# Box Caprice front speaker install problems



## schmidt64 (Oct 31, 2002)

alright, i bought a pair of Alpine Type S 4x6's for the front of my 81 caprice. the stock speaker size is 4x6 as well, so i hoped/thought they would bolt right in, but surprise surprise, the bolt pattern is different. anybody run into this problem before and have a solution to it? i don't have room to drill new holes (windshield too close) so i'm hoping i'm just missing something.....


----------



## skandalouz (Nov 4, 2001)

use some selt tapping screws on a swivel with an entenion off an air ratchet or drill you lazy fuck!


----------



## schmidt64 (Oct 31, 2002)

you don't realize how little room i have to work with


----------



## k gee™ (Jul 29, 2001)

that dont make sense...they have multiple ways to screw em in

i know theres not much space...either try using a swivel type thing to screw in

maybe u got em backwards?

i dont think u will need 2 screw em in, ure not juiced rite? just slap the covers on and thats that


----------



## schmidt64 (Oct 31, 2002)

these ones only have a single bolt pattern on them and it is different than the OG chevy pattern. i also have to use the spacer under them so they fit in, which doesn't help the situation.


----------



## k gee™ (Jul 29, 2001)

oic, mine had several ways to screw in...2 bolts on each side worked...and i cut the abs plastic on the drivers side a lil


----------



## BuThatsaCHRYSLER (Mar 19, 2002)

i used an L shapped screw driver and drywall screws on mine...it was 90degrees outside so when i touched the windshiled that was fun! it can be done ...washers & hand strength.


----------



## schmidt64 (Oct 31, 2002)

> _Originally posted by BuThatsaCHRYSLER_@Feb 20 2005, 10:53 PM
> *i used an L shapped screw driver and drywall screws on mine...it was 90degrees outside so when i touched the windshiled that was fun! it can be done ...washers & hand strength.
> [snapback]2754513[/snapback]​*


how did you get the holes started?


----------



## BuThatsaCHRYSLER (Mar 19, 2002)

the drywall screws are pointed...i pushed and turn at the same time..


----------



## Brahma Brian (Nov 17, 2004)

> _Originally posted by k gee_@Feb 21 2005, 12:29 AM
> *i dont think u will need 2 screw em in, just slap the covers on and thats that
> [snapback]2754352[/snapback]​*


Come on now, I hope you were kidding...
I don't think he wants them rattling all the time...


----------



## schmidt64 (Oct 31, 2002)

i'll try the self-tapping screw idea, thanks


----------



## k gee™ (Jul 29, 2001)

> _Originally posted by Brahma Brian_@Feb 21 2005, 09:54 AM
> *Come on now, I hope you were kidding...
> I don't think he wants them rattling all the time...
> [snapback]2755978[/snapback]​*


yes, but there is a way to do it w/o screws that will reduce rattling...
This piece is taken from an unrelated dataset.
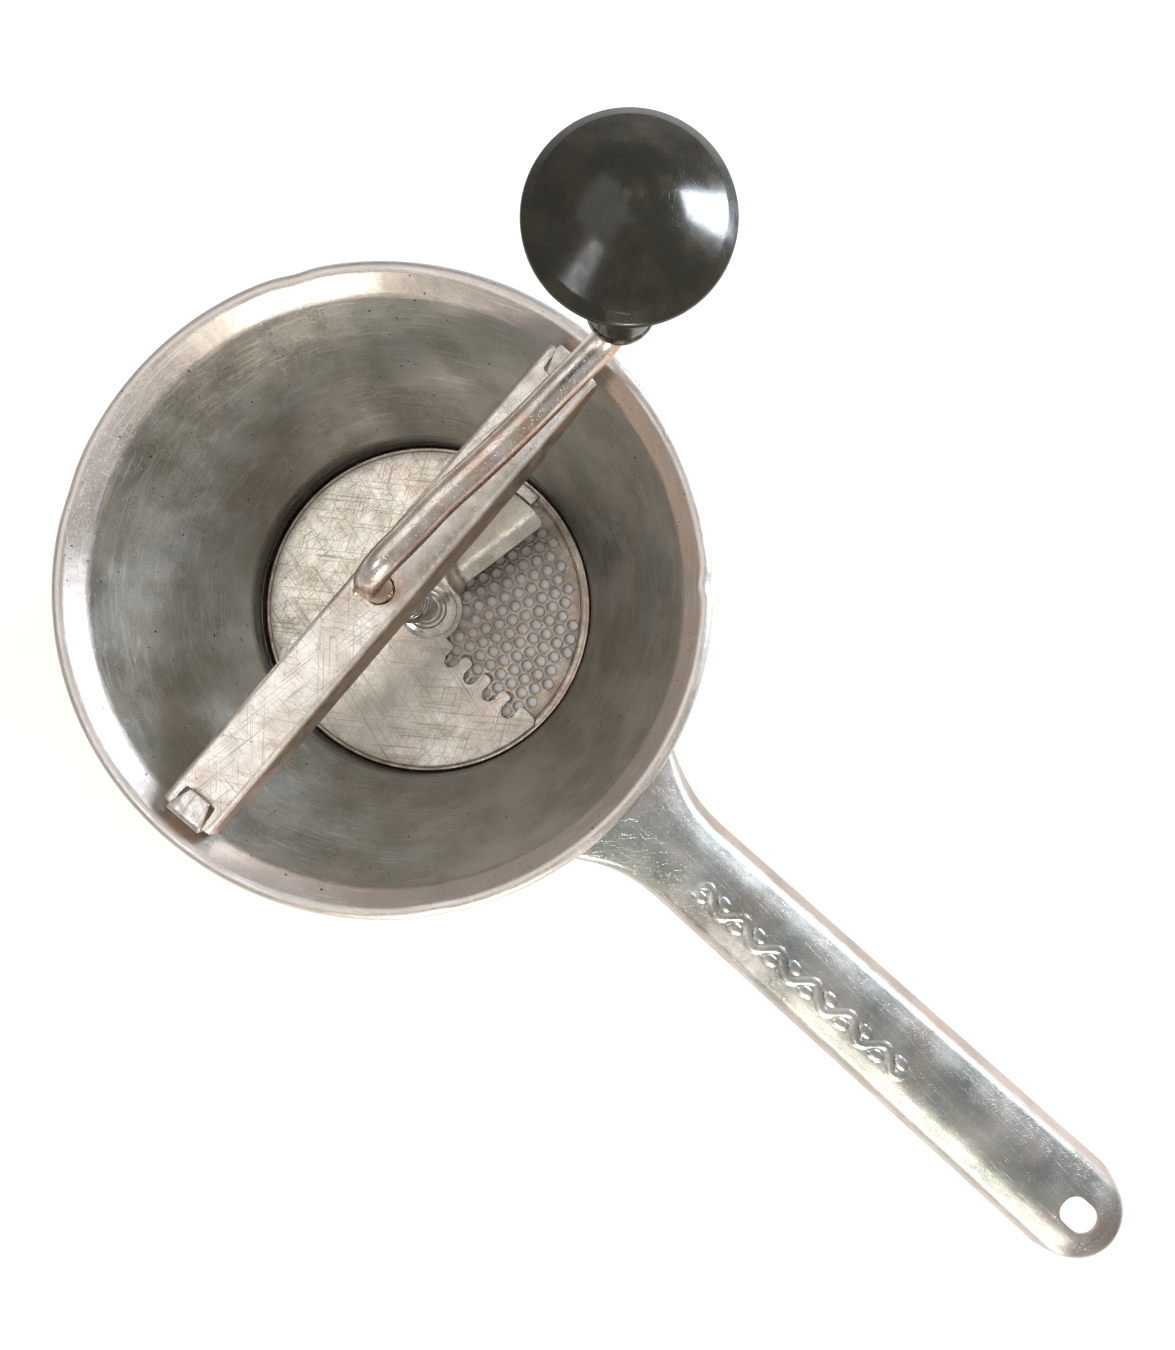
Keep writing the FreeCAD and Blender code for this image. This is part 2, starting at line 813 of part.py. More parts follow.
def make_hub():
    """Turned hub that clamps the blade to the shaft: a domed flange and a short boss."""
    body = new_body("hub")
    foot = dim.blade_height + dim.blade_sheet
    bore = dim.rod_radius + dim.fit_gap
    boss = dim.hub_boss_radius
    neck = dim.hub_neck_radius
    sketch = new_sketch(body, "XZ_Plane")
    corners = [
        (bore, foot),
        (dim.hub_radius, foot),
        (dim.hub_radius, foot + dim.hub_rim, dim.hub_dome_radius),
        (boss + neck * 0.8, foot + dim.hub_shoulder, -neck),
        (boss, foot + dim.hub_shoulder + neck * 0.9),
        (boss, foot + dim.hub_height - dim.hub_chamfer),
        (boss - dim.hub_chamfer, foot + dim.hub_height),
        (bore, foot + dim.hub_height),
    ]
    draw_outline(sketch, corners)
    turned(body, sketch)
    drilling = new_sketch(body, "YZ_Plane")
    draw_circle(drilling, 0.0, dim.hub_pin_height, dim.pin_radius)
    pocket(body, drilling, dim.hub_radius * 2.0, both_ways=True)
    body.Placement = turn_about_z(dim.crank_turn)
    return body


# ---------------------------------------------------------------- presser blade


def blade_cutter(body, turn=None):
    """A sketch above the flat of the blade, for a cut through its sheet."""
    top = dim.blade_height + dim.blade_sheet
    return new_sketch(body, "XY_Plane", offset=top + PAST, turn=turn)


def cut_blade(body, sketch):
    pocket(body, sketch, dim.blade_sheet + 2.0 * PAST)


def cut_open_sector(body):
    """The quarter of the disc that is left open, with the fingers of the trailing edge."""
    turn = (Z_AXIS, -dim.blade_turn.value)
    sector = blade_cutter(body, turn)
    far = dim.blade_radius + PAST
    draw_outline(sector, rectangle(0.0, dim.trailing_edge, far, far))
    cut_blade(body, sector)

    for row in range(int(dim.finger_slots.value)):
        slot = blade_cutter(body, turn)
        middle = dim.finger_first + dim.finger_pitch * float(row)
        half = dim.finger_slot_width / 2.0
        mouth = dim.trailing_edge
        deep = mouth - dim.finger_slot_depth
        corners = [
            (middle + half, mouth + PAST),
            (middle - half, mouth + PAST),
            (middle - half, deep + half, half),
            (middle, deep, half),
            (middle + half, deep + half),
        ]
        draw_outline(slot, corners)
        cut_blade(body, slot)


def cut_wing_window(body):
    """The opening the raised wing is lifted out of, inside a narrow ring left along the edge."""
    window = blade_cutter(body)
    fold = dim.wing_fold
    front = dim.window_front
    ring = dim.ring_inner
    fold_end = root(ring * ring - fold * fold)
    front_end = root(ring * ring - front * front)
    corners = [
        (-fold, dim.wing_inner),
        (front, dim.wing_inner),
        (front, front_end, ring),
        (-fold, fold_end),
    ]
    draw_outline(window, corners)
    cut_blade(body, window)


def add_wing(body, base):
    """The raised leading wing: a ramp up from the fold and a flat lip along its front."""
    sheet = dim.blade_sheet
    raised = base + dim.wing_rise
    front = raised - dim.wing_lip_dip
    overlap = 0.4
    profile = new_sketch(body, "XZ_Plane", offset=-dim.wing_inner)
    corners = [
        (-dim.wing_fold - overlap, base),
        (-dim.wing_fold + overlap / 2.0, base),
        (-dim.wing_lip_back, raised),
        (dim.wing_lip_front, front),
        (dim.wing_lip_front, front + sheet),
        (-dim.wing_lip_back - overlap / 2.0, raised + sheet),
        (-dim.wing_fold - overlap / 2.0, base + sheet),
        (-dim.wing_fold - overlap, base + sheet),
    ]
    draw_outline(profile, corners)
    pad(body, profile, dim.blade_radius - dim.wing_inner, backwards=True)

    trim = new_sketch(body, "XZ_Plane")
    over = base + sheet + dim.weld_gap
    far = dim.blade_radius + dim.wing_fold
    high = raised + sheet + PAST
    corners = [
        (dim.blade_radius, base - PAST),
        (far, base - PAST),
        (far, high),
        (dim.wing_outer, high),
        (dim.wing_outer, over),
        (dim.blade_radius, over),
    ]
    draw_outline(trim, corners)
    turned(body, trim, "PartDesign::Groove")


def make_presser_blade():
    """Flat disc with an open quarter: the raised wing gathers food and presses it through the holes."""
    body = new_body("presser_blade")
    base = dim.blade_height
    blank = new_sketch(body, "XY_Plane", offset=base)
    draw_circle(blank, 0.0, 0.0, dim.blade_radius)
    pad(body, blank, dim.blade_sheet)
    cut_open_sector(body)
    cut_wing_window(body)
    middle = new_sketch(body, "XY_Plane", offset=base)
    draw_circle(middle, 0.0, 0.0, dim.hub_pad_radius)
    pad(body, middle, dim.blade_sheet)
    add_wing(body, base)
    bore = blade_cutter(body)
    draw_circle(bore, 0.0, 0.0, dim.stub_radius + dim.fit_gap)
    cut_blade(body, bore)
    body.Placement = turn_about_z(dim.blade_turn)
    return body


# ---------------------------------------------------------------- spring and washers


def spring_span():
    """The heights between which the coil stands."""
    foot = dim.spring_pin_height + dim.pin_radius + dim.washer_sheet
    top = dim.bridge_top - dim.bridge_sheet - dim.weld_gap - dim.washer_sheet
    return foot, top


def make_spring():
    """Compression spring round the shaft, between the two washers."""
    foot, top = spring_span()
    clearance = dim.spring_wire + dim.fit_gap * 5.0
    helix = doc.addObject("Part::Helix", "spring_line")
    height = top - foot - clearance * 2.0
    bind(helix, "Height", height)
    bind(helix, "Pitch", height / dim.spring_coils)
    bind(helix, "Radius", dim.spring_radius)
    circle = doc.addObject("Part::Circle", "spring_section")
    bind(circle, "Radius", dim.spring_wire)
    circle.Placement = FreeCAD.Placement(
        Vector(dim.spring_radius.value, 0, 0), FreeCAD.Rotation(Vector(1, 0, 0), 90)
    )
    coil = doc.addObject("Part::Sweep", "pressure_spring")
    coil.Label = "pressure_spring"
    coil.Sections = [circle]
    coil.Spine = (helix, ["Edge1"])
    coil.Solid = True
    coil.Frenet = True
    doc.recompute()
    coil.Placement = FreeCAD.Placement(Vector(0, 0, (foot + clearance).value), FreeCAD.Rotation())
    return coil


def make_washers():
    foot, top = spring_span()
    lower = ring_body(
        "spring_washer_lower",
        dim.washer_radius,
        dim.rod_radius + dim.fit_gap * 4.0,
        foot - dim.washer_sheet,
        dim.washer_sheet,
    )
    upper = ring_body(
        "spring_washer_upper",
        dim.washer_radius,
        dim.rod_radius + dim.running_gap,
        top,
        dim.washer_sheet,
    )
    return [lower, upper]


# ---------------------------------------------------------------- knob


def make_knob():
    """Moulded grip: a waisted stem under a wide shallow dome, hollow for its metal sleeve."""
    body = new_body("knob")
    sketch = new_sketch(body, "XZ_Plane")
    bore = dim.sleeve_radius + dim.fit_gap
    foot = dim.knob_foot
    widest = dim.knob_widest
    edge = dim.knob_radius
    foot_round = dim.knob_foot_round
    nose = dim.knob_nose
    nose_half = nose * 0.4
    nose_rise = nose - root(nose * nose - nose_half * nose_half)
    corners = [
        (bore, foot),
        (dim.knob_foot_radius - foot_round, foot, foot_round),
        (dim.knob_foot_radius, foot + foot_round),
        (dim.knob_foot_radius, foot + foot_round * 2.5, -dim.knob_foot_curve),
        (dim.knob_waist_radius, dim.knob_waist, -dim.knob_waist_curve),
        (edge - 6.5, widest - 7.0, -dim.knob_flare_curve),
        (edge - 0.8, widest - 2.2),
        (edge, widest - 1.2),
        (edge, widest, dim.knob_edge_round),
        (edge - 1.3, widest + 1.5, dim.knob_dome_curve),
        (nose_half, dim.knob_top - nose_rise, nose),
        (0.0, dim.knob_top),
        (0.0, dim.clip_cavity_top),
        (dim.clip_cavity_radius, dim.clip_cavity_top),
        (dim.clip_cavity_radius, dim.sleeve_top + dim.fit_gap),
        (bore, dim.sleeve_top + dim.fit_gap),
    ]
    draw_outline(sketch, corners)
    turned(body, sketch)
    body.Placement = turn_about_z(0.0, crank_end())
    return body


def make_knob_fittings():
    """The knob's metal sleeve, the washer on the spindle's shoulder and the clip at its top."""
    sleeve = ring_body(
        "knob_sleeve",
        dim.sleeve_radius,
        dim.spindle_radius + dim.fit_gap * 3.0,
        dim.knob_foot,
        dim.sleeve_top - dim.knob_foot,
    )
    washer = ring_body(
        "knob_washer",
        dim.knob_washer_radius,
        dim.spindle_radius + dim.fit_gap,
        dim.spindle_shoulder,
        dim.knob_foot - dim.spindle_shoulder - dim.running_gap,
    )
    clip_foot = dim.sleeve_top + dim.clip_play
    clip = ring_body(
        "spindle_clip",
        dim.clip_radius,
        dim.spindle_radius - dim.clip_groove_depth + dim.fit_gap,
        clip_foot,
        dim.clip_sheet,
    )
    gap = new_sketch(clip, "XY_Plane", offset=clip_foot + dim.clip_sheet + PAST)
    side = dim.clip_gap / 2.0
    draw_outline(gap, rectangle(0.0, -side, dim.clip_radius + PAST, side))
    pocket(clip, gap, dim.clip_sheet + 2.0 * PAST)
    for piece in (sleeve, washer, clip):
        piece.Placement = turn_about_z(dim.crank_turn, crank_end())
    return [sleeve, washer, clip]


# ---------------------------------------------------------------- build, check and write


def make_all():
    pieces = [
        make_bowl(),
        make_rim_wire(),
        make_handle(),
        make_straining_disc(),
        make_bridge(),
        make_bridge_lug("bridge_lug_left", 0.0),
        make_bridge_lug("bridge_lug_right", 180.0),
        make_crank_rod(),
        make_stop_pin(),
        make_spring_pin(),
        make_hub_pin(),
        make_hub(),
        make_presser_blade(),
        make_spring(),
        make_knob(),
    ]
    return pieces + make_washers() + make_knob_fittings()


def check(pieces):
    doc.recompute()
    for item in doc.Objects:
        if "Invalid" in item.State or "Error" in item.State:
            raise RuntimeError(f"{item.Label} did not recompute: {item.State}")
    for piece in pieces:
        if piece.Shape.isNull() or not piece.Shape.isValid() or not piece.Shape.Solids:
            raise RuntimeError(f"{piece.Label} has no valid solid")
        solids = len(piece.Shape.Solids)
        print(f"{piece.Label}: {solids} solid, {piece.Shape.Volume:.1f} mm3")


def write(pieces):
    os.makedirs("parts", exist_ok=True)
    for piece in pieces:
        piece.Shape.exportStep(f"parts/{piece.Label}.step")


all_pieces = make_all()
check(all_pieces)
write(all_pieces)
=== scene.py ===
import json
import math

import bpy
from mathutils import Matrix, Vector, noise
from mathutils.geometry import delaunay_2d_cdt


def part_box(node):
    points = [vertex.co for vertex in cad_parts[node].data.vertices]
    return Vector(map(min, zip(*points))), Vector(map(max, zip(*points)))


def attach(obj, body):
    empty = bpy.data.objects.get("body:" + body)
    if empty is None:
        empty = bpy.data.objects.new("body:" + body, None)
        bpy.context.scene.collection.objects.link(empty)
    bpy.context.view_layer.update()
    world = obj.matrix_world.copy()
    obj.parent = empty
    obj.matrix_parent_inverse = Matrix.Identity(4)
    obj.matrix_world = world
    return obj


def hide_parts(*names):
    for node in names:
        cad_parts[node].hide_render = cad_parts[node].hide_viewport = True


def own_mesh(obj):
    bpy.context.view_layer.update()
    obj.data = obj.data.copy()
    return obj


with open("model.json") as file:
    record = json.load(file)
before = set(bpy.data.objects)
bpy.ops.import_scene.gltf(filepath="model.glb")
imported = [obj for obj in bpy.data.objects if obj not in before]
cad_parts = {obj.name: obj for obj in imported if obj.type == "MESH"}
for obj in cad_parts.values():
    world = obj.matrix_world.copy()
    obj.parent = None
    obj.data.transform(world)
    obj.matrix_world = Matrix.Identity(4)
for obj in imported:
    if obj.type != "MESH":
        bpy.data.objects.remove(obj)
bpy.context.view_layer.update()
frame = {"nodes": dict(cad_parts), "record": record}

# A hand-cranked food mill seen from straight above. Shapes are worked out in millimetres in the CAD frame:
# origin at the foot of the crank's axis, +Z up, +X along the handle.

MM = 0.001
UP = Vector((0, 0, 1))
BOXES = {name: [Vector(corner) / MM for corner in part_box(name)] for name in frame["nodes"]}


def box_mm(node):
    """The lowest and the highest corner of a CAD node, in millimetres."""
    return BOXES[node]


def joint(name):
    """The record's entry for a joint."""
    return [item for item in frame["record"]["behaviour"]["joints"] if item["name"] == name][0]


KNOB_CENTRE = Vector(joint("knob_spin")["pos_m"]) / MM
KNOB_MOVE = Vector((KNOB_CENTRE.x, KNOB_CENTRE.y, 0))
THROW = math.hypot(KNOB_CENTRE.x, KNOB_CENTRE.y)
CRANK_TURN = math.atan2(KNOB_CENTRE.y, KNOB_CENTRE.x)
BLADE_TURN = math.radians(-11.0)
BRIDGE_TURN = math.radians(1.5)


# ---------------------------------------------------------------- outlines


def smooth(value, start, end):
    """0 before start, 1 after end, and a smooth step between them."""
    share = min(max((value - start) / (end - start), 0.0), 1.0)
    return share * share * (3.0 - 2.0 * share)


def turned(point, angle):
    """The point (x, y) turned to the left about the origin."""
    across = point[0] * math.cos(angle) - point[1] * math.sin(angle)
    along = point[0] * math.sin(angle) + point[1] * math.cos(angle)
    return (across, along)


def arc(centre, radius, start, end, count):
    """Points of an arc from start to end, in degrees; a larger end turns to the left."""
    points = []
    for row in range(count + 1):
        angle = math.radians(start + (end - start) * row / count)
        points.append((centre[0] + radius * math.cos(angle), centre[1] + radius * math.sin(angle)))
    return points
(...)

have u ever worked on these cars? not a lot of space to work with...but somethin can be done....

i still would try to use screws...but it seems he has a problem


----------



## k gee™ (Jul 29, 2001)

if you cannot get a selftapping screw to work


try to heat up the abs plastic, and poke it with a pin or somethin small
or heat it up and get it started with the selftapping


----------



## BuThatsaCHRYSLER (Mar 19, 2002)

its the same/worse in the 80s cadillacs it was a pain but with hands strength and patience it can be done.


----------



## k gee™ (Jul 29, 2001)

> _Originally posted by BuThatsaCHRYSLER_@Feb 21 2005, 11:29 AM
> *its the same/worse in the 80s cadillacs it was a pain but with hands strength and patience it can be done.
> [snapback]2756550[/snapback]​*


yea no shit..i remember i tried to put my 4x6 in and thought it would be a 5 min job...
i was soooooooooo wrong :angry:


----------



## schmidt64 (Oct 31, 2002)

> _Originally posted by k gee_@Feb 21 2005, 12:26 PM
> *if you cannot get a selftapping screw to work
> try to heat up the abs plastic, and poke it with a pin or somethin small
> or heat it up and get it started with the selftapping
> [snapback]2756528[/snapback]​*


the speaker mounts to a metal plate so i gotta make these screws work


----------



## k gee™ (Jul 29, 2001)

> _Originally posted by schmidt64_@Feb 21 2005, 02:34 PM
> *the speaker mounts to a metal plate so i gotta make these screws work
> [snapback]2757431[/snapback]​*


ya ure rite, well good luck


----------



## ibanender (Jan 31, 2004)

I always use short (half inch) self tapping screws and a Skew-driver on my drill.


----------



## SolidGoldCaddy (Feb 20, 2002)

when i did mine, i just put in the old ones and made a template out of cardboard then marked where the holes where and drilled the new speaker instead of the dash, cause then you can take out the speaker and drill straight instead of cramming towards the windshield and risk scratching it or breaking it.


----------



## schmidt64 (Oct 31, 2002)

well i ended up just spending 10 minutes to take out the 10 philips head screws holding the dash pad in, took it out, then 2 minutes per side to remove the 3 bolts holding the speaker mounting plates in and drilled new holes in them and mounted the speakers on the workbench and put it all back together, i dunno if it is this easy with other cars but sure seems to be the way to go for box caprices


----------



## draarong2004 (Feb 20, 2005)

maybe companies have different screw pattern setups, but my brother had an 85 caprice, and he put in 4x6" pioneer's and i believe they screwed right in, but you already got yours in, good job.


----------



## BuThatsaCHRYSLER (Mar 19, 2002)

sounds good! only worry is fucking up while drilling...


----------